18 months ago I did RS Rome City Tour. I was solo and put that I was ok with a roommate so I didn't have to pay the extra money to bunk alone. When I got there, to my surprise, all the other singles paid the extra... by luck of the draw I had my own room without paying extra. I don't know how often that happens but for me it was great, not that I would have minded a roomie but, I can tell you this, there were few night I was home before midnight. I
don't drink so it is not like I come back drunk or anything, but I remember one night I was in Piazza Navona until after 1am and then walked back. I met a family from Holland who were celebrating a wedding anniversary and I spent most of my free time with their 20something, kids.

I was 36 at the time and was the youngest solo traveler in the group and I am not sure how any of them would have felt if I was coming in at all hours of the night.

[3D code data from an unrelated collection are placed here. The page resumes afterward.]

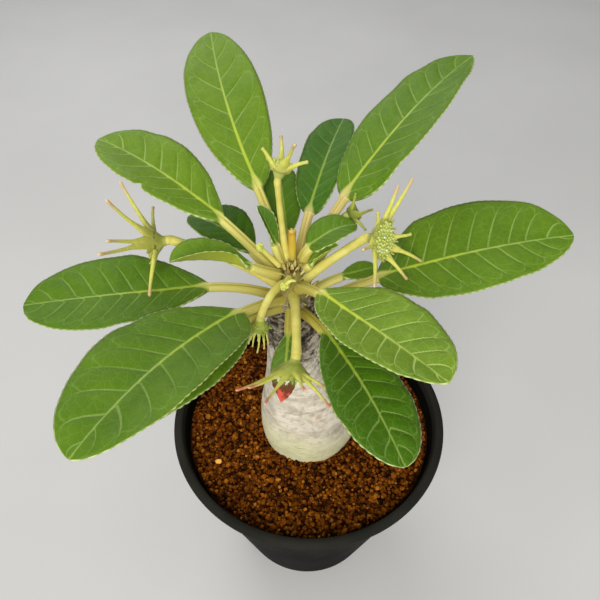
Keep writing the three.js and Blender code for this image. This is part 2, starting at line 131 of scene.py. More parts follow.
# name: azimuth, height, rise, turn, stalk, facing, neck, disc, bracts as around, length, lean
FLOWERS = {
    "flower_left": (170, 130.5, (36, 10), 1, 31.5, (188, -5), 5, 4.3,
                    ((-23, 13, 15), (17, 16.5, 16), (-92, 12, 0), (45, 15.5, 21),
                     (53, 18.5, 23), (113, 10.5, 7))),
    "flower_right": (7, 133, (45, 34), 0, 20.5, (-32, 18), 4.7, 5.1,
                     ((32, 8.5, 15), (46, 11.5, 20), (113, 5, 25), (146, 10, 25), (178, 8, 25),
                      (-103, 10.5, 20), (-67, 8, 10), (-10, 4, 10))),
    "flower_front": (-84, 131, (23, -23), -7, 20.7, (-110, -50), 4.5, 4.5,
                     ((-27, 13.5, 12), (-20, 11.5, 9), (-2, 12.5, 16), (32, 7, 2), (61, 7, -3),
                      (52, 12, 10))),
    "flower_young": (-117, 134.5, (53, -54), -3, 15.1, (-120, -78), 3, 2.3,
                     ((-100, 5, 78), (-150, 5.5, 84), (170, 5, 80), (120, 4.5, 77), (75, 5, 82),
                      (30, 5.5, 78), (-15, 4.5, 83), (-60, 5, 79))),
    "flower_back": (114, 138, (69, 84), 0, 22, (60, 60), 4, 3,
                    ((144, 9, 34), (-37, 10, 35), (-74, 5.5, 25), (35, 4, 35))),
    "flower_star": (38, 128, (53, 48), 0, 23, (20, 10), 2.5, 2.2,
                    ((-50, 9.5, 10), (5, 4, 15), (121, 8, 21), (-104, 4, 5))),
}
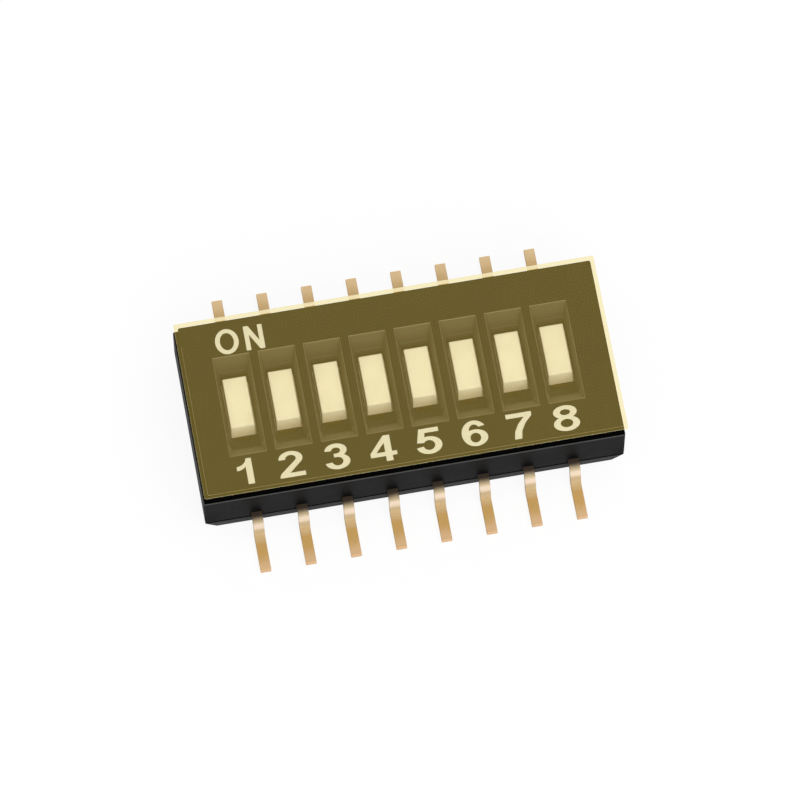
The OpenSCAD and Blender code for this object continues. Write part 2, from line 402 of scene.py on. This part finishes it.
def coverPlastic(s):
    f = newMaterial("coverPlastic")
    place = f.place()
    x, y, z = f.axes(place)
    depth = coverHigh.z - z
    underLedge = depth - s["rimHeight"]
    rimX = filmHalf.x - s["filmOverhang"] - abs(x - filmMid.x)
    rimY = filmHalf.y - s["filmOverhang"] - abs(y - filmMid.y)
    # -0.5 to 0.5 over each switch. The whole 100 keeps the sum above 0.
    cell = ((x - rowX[0]) / pitch + 100.5).fract() - 0.5
    cloud = f.noise(place, *s["cloud"])
    flow = f.noise(f.place(s["flowStretch"]), *s["flow"])
    colour = f.mix(f.step(cloud * 0.5 + flow * 0.5, *s["streaks"]), s["black"], s["streak"])
    inside = f.step(rimY, *s["windowY"]) * f.step(rimX, *s["windowX"])
    belowTop = f.step(depth, *s["skin"])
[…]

The people from the tour made me feel welcome, too, so it was a win win situation.

Posted by
43 posts

I went solo last Sept. on RS Berlin, Prague and Vienna tour. There was one other single female and we shared a room each night. It worked out better than either of us expected. Our habits worked well . . . she preferred to shower in the evening and I preferred the morning. Perfect. We would usually meet up for dinner with each other or with others from the group but we were totally fine spending our free time by ourselves. I really enjoyed that. It made me feel like a "big girl," if that makes sense. Besides, I was able to see what I wanted to see and do what I wanted to do. By the end of the trip, some of the couples and families were commenting that they were ready to get away from one another. Lucky me didn't have that worry! :o) I'm enjoyed myself so much that I'm going on a RS Paris tour this fall. A friend may travel with me, which is fine, but if she doesn't, I'm still going.

Good luck and happy travels to Jenny and Guy!

Posted by
6 posts

When I went on my first tour, it was a RS tour (I'd traveled alone all over Europe but elected to go on a tour to Italy). My roommate was 72 and I was 27!! A large age gap you may be thinking but we could not have been more perfectly matched!! We were both free spirits and, although we did not hang out together during the day, we had a wonderful time at night chatting the night away! Who knew we would have so much in common? It was a great experience!! I have been on countless tours and have been assigned roommates on all of them--they all have worked out great!! I wouldn't worry about it--you're not in the room that much anyway!!

Posted by
190 posts

My one RS tour (I use his books all the time!) was to Paris as a single. The positive was that of the 4 singles, all women, two paid the single supplement and I got a great girl (my daughter's age) for my roommate. The negative was that one of the other singles was my age and seemed to think that somehow that entitled her to be my buddy. It was so bad that others on the tour asked me several times if I needed help to get away from her!! (She had some other irritating characteristics, too, like wanting to know intimate details of everyone's life.) The one thing I would do differently would be to make my views clear FROM THE BEGINNING with that lady.

As it was, I waited until the last night to say what I should have said earlier. Has this put me off travelling alone? No, in fact, I am going to Turkey with RS this fall. Like someone said earlier, get things clear at the BEGINNING. It is only harder later on.

Posted by
2788 posts

Am I ever glad to read all the positive responses about single travel with RS. I am half of a couple and we have taken 5 RS tours (going to 6 this summer) and have had numerous singles on all 5 tours. I have always seen many of the coupled folks make an effort to include (or at least offer to) the single folks on the tour. I have only heard one complaint from a single and that involved a situation that could have been avoided if addressed early on. I was single for over 47 years and wished I had started traveling as a single many, many years ago. Happy travels.